= WRITTEN TASK =
Below is a set of records. Repeat all of them exactly.

= THE INPUT =
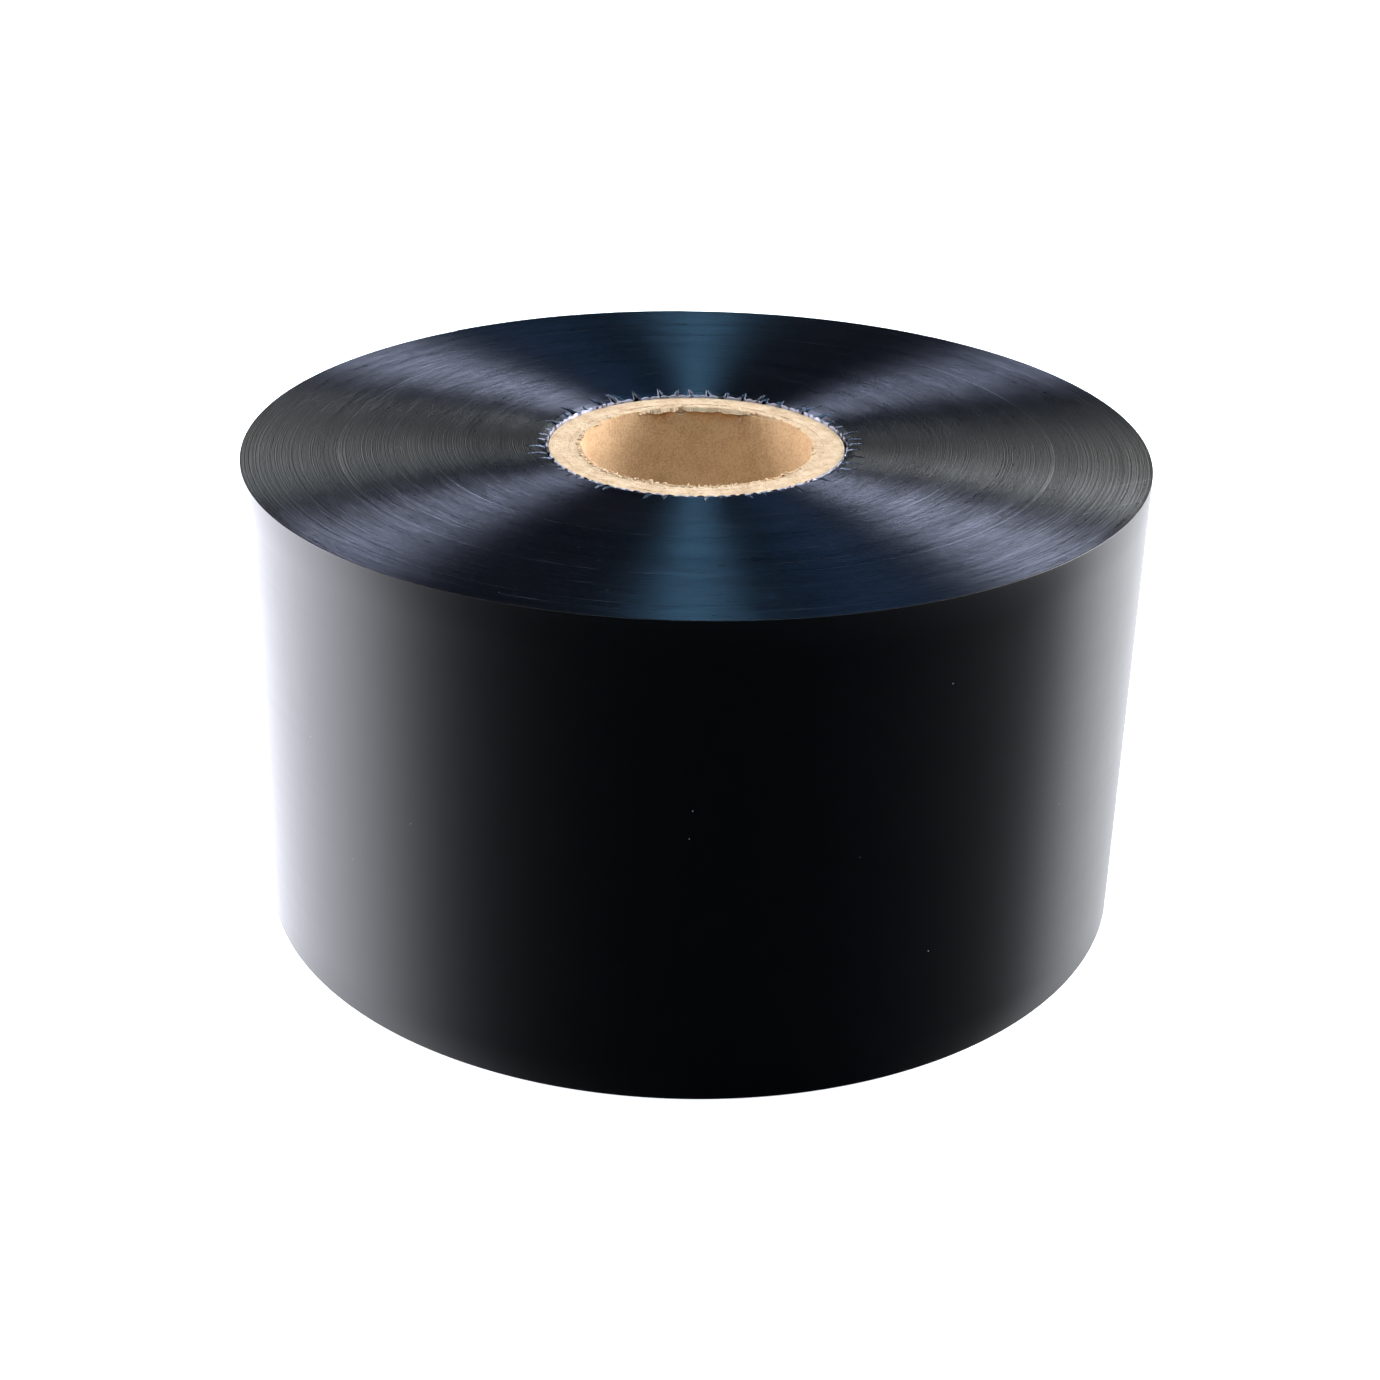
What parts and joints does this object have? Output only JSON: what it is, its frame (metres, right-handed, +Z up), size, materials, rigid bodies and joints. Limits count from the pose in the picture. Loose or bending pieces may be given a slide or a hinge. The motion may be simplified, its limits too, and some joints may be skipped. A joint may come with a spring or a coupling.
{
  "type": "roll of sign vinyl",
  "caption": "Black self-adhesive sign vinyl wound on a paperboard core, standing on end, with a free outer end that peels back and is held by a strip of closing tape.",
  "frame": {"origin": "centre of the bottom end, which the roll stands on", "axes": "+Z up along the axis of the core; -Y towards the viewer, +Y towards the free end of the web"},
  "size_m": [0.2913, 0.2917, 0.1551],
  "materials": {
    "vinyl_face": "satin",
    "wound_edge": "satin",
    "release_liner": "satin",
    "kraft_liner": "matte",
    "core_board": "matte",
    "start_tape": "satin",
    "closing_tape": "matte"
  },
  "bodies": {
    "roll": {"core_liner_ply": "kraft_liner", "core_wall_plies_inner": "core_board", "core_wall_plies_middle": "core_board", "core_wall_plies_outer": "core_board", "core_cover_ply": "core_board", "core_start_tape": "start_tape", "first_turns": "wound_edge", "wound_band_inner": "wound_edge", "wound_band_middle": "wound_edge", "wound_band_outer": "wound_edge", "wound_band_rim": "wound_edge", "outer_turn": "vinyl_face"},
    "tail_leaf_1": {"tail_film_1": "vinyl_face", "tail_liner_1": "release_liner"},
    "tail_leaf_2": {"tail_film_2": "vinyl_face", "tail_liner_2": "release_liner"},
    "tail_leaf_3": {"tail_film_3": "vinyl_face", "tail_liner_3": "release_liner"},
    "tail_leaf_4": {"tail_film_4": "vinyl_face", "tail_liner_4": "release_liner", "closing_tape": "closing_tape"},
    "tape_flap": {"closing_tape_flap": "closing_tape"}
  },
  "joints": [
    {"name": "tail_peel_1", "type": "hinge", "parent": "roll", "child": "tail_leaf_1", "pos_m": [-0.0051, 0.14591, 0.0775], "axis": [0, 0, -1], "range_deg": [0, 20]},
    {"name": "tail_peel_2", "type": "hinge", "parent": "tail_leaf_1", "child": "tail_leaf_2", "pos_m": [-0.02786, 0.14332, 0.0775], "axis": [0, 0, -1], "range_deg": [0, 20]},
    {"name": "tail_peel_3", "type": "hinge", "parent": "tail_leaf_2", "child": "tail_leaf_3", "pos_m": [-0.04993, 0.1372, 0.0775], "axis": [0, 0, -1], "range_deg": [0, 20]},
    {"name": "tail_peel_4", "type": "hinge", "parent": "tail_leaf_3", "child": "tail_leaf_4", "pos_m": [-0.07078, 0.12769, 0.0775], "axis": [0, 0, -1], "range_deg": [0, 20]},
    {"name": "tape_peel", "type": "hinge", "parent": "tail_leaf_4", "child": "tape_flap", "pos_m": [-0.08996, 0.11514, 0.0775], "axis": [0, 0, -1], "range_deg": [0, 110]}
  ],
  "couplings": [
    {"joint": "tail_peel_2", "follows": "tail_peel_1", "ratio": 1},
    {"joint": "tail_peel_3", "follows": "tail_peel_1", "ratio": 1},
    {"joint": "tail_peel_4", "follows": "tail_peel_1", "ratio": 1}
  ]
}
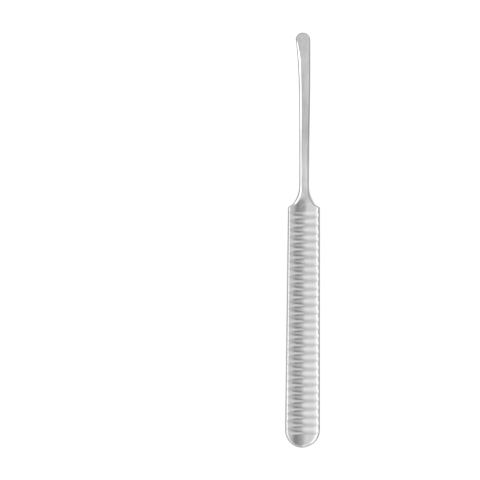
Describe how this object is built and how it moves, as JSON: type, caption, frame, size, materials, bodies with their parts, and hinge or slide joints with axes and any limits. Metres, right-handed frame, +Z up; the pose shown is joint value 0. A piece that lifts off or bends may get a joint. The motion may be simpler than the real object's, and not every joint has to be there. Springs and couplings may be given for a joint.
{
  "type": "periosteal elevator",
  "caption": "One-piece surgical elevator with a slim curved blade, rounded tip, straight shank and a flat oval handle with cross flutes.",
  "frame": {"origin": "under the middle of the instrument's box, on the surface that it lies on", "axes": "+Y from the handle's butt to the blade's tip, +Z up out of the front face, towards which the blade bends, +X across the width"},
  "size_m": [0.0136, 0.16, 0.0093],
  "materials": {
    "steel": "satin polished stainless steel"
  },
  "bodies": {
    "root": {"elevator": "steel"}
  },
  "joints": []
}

= REPLY TO THE TASK =
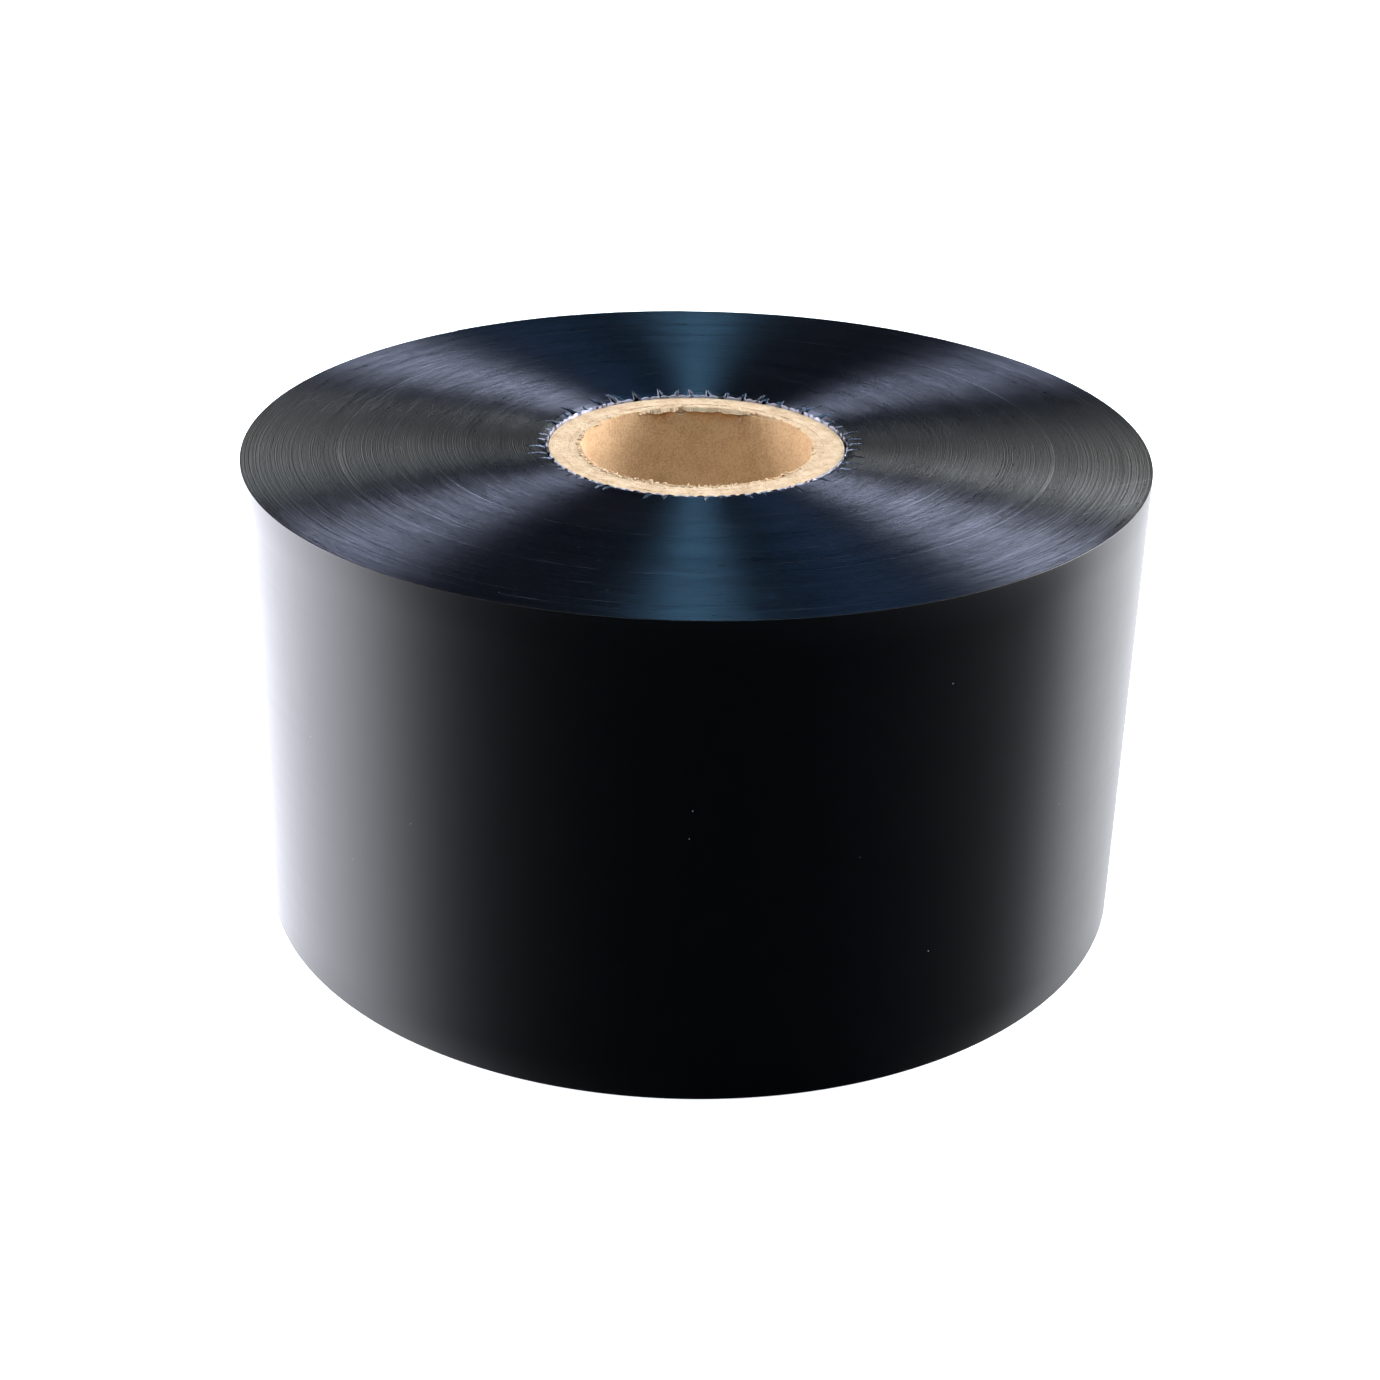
What parts and joints does this object have? Output only JSON: what it is, its frame (metres, right-handed, +Z up), size, materials, rigid bodies and joints. Limits count from the pose in the picture. Loose or bending pieces may be given a slide or a hinge. The motion may be simplified, its limits too, and some joints may be skipped. A joint may come with a spring or a coupling.
{
  "type": "roll of sign vinyl",
  "caption": "Black self-adhesive sign vinyl wound on a paperboard core, standing on end, with a free outer end that peels back and is held by a strip of closing tape.",
  "frame": {"origin": "centre of the bottom end, which the roll stands on", "axes": "+Z up along the axis of the core; -Y towards the viewer, +Y towards the free end of the web"},
  "size_m": [0.2913, 0.2917, 0.1551],
  "materials": {
    "vinyl_face": "satin",
    "wound_edge": "satin",
    "release_liner": "satin",
    "kraft_liner": "matte",
    "core_board": "matte",
    "start_tape": "satin",
    "closing_tape": "matte"
  },
  "bodies": {
    "roll": {"core_liner_ply": "kraft_liner", "core_wall_plies_inner": "core_board", "core_wall_plies_middle": "core_board", "core_wall_plies_outer": "core_board", "core_cover_ply": "core_board", "core_start_tape": "start_tape", "first_turns": "wound_edge", "wound_band_inner": "wound_edge", "wound_band_middle": "wound_edge", "wound_band_outer": "wound_edge", "wound_band_rim": "wound_edge", "outer_turn": "vinyl_face"},
    "tail_leaf_1": {"tail_film_1": "vinyl_face", "tail_liner_1": "release_liner"},
    "tail_leaf_2": {"tail_film_2": "vinyl_face", "tail_liner_2": "release_liner"},
    "tail_leaf_3": {"tail_film_3": "vinyl_face", "tail_liner_3": "release_liner"},
    "tail_leaf_4": {"tail_film_4": "vinyl_face", "tail_liner_4": "release_liner", "closing_tape": "closing_tape"},
    "tape_flap": {"closing_tape_flap": "closing_tape"}
  },
  "joints": [
    {"name": "tail_peel_1", "type": "hinge", "parent": "roll", "child": "tail_leaf_1", "pos_m": [-0.0051, 0.14591, 0.0775], "axis": [0, 0, -1], "range_deg": [0, 20]},
    {"name": "tail_peel_2", "type": "hinge", "parent": "tail_leaf_1", "child": "tail_leaf_2", "pos_m": [-0.02786, 0.14332, 0.0775], "axis": [0, 0, -1], "range_deg": [0, 20]},
    {"name": "tail_peel_3", "type": "hinge", "parent": "tail_leaf_2", "child": "tail_leaf_3", "pos_m": [-0.04993, 0.1372, 0.0775], "axis": [0, 0, -1], "range_deg": [0, 20]},
    {"name": "tail_peel_4", "type": "hinge", "parent": "tail_leaf_3", "child": "tail_leaf_4", "pos_m": [-0.07078, 0.12769, 0.0775], "axis": [0, 0, -1], "range_deg": [0, 20]},
    {"name": "tape_peel", "type": "hinge", "parent": "tail_leaf_4", "child": "tape_flap", "pos_m": [-0.08996, 0.11514, 0.0775], "axis": [0, 0, -1], "range_deg": [0, 110]}
  ],
  "couplings": [
    {"joint": "tail_peel_2", "follows": "tail_peel_1", "ratio": 1},
    {"joint": "tail_peel_3", "follows": "tail_peel_1", "ratio": 1},
    {"joint": "tail_peel_4", "follows": "tail_peel_1", "ratio": 1}
  ]
}
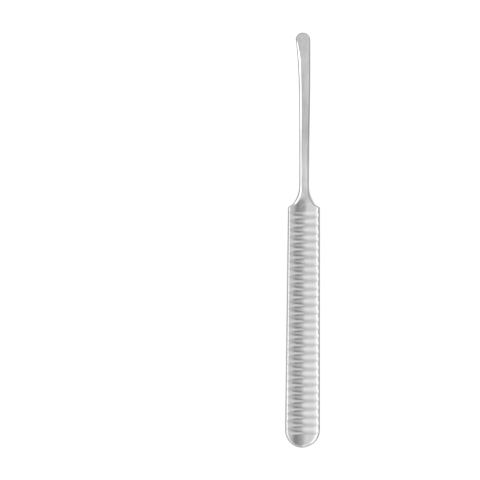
Describe how this object is built and how it moves, as JSON: type, caption, frame, size, materials, bodies with their parts, and hinge or slide joints with axes and any limits. Metres, right-handed frame, +Z up; the pose shown is joint value 0. A piece that lifts off or bends may get a joint. The motion may be simpler than the real object's, and not every joint has to be there. Springs and couplings may be given for a joint.
{
  "type": "periosteal elevator",
  "caption": "One-piece surgical elevator with a slim curved blade, rounded tip, straight shank and a flat oval handle with cross flutes.",
  "frame": {"origin": "under the middle of the instrument's box, on the surface that it lies on", "axes": "+Y from the handle's butt to the blade's tip, +Z up out of the front face, towards which the blade bends, +X across the width"},
  "size_m": [0.0136, 0.16, 0.0093],
  "materials": {
    "steel": "satin polished stainless steel"
  },
  "bodies": {
    "root": {"elevator": "steel"}
  },
  "joints": []
}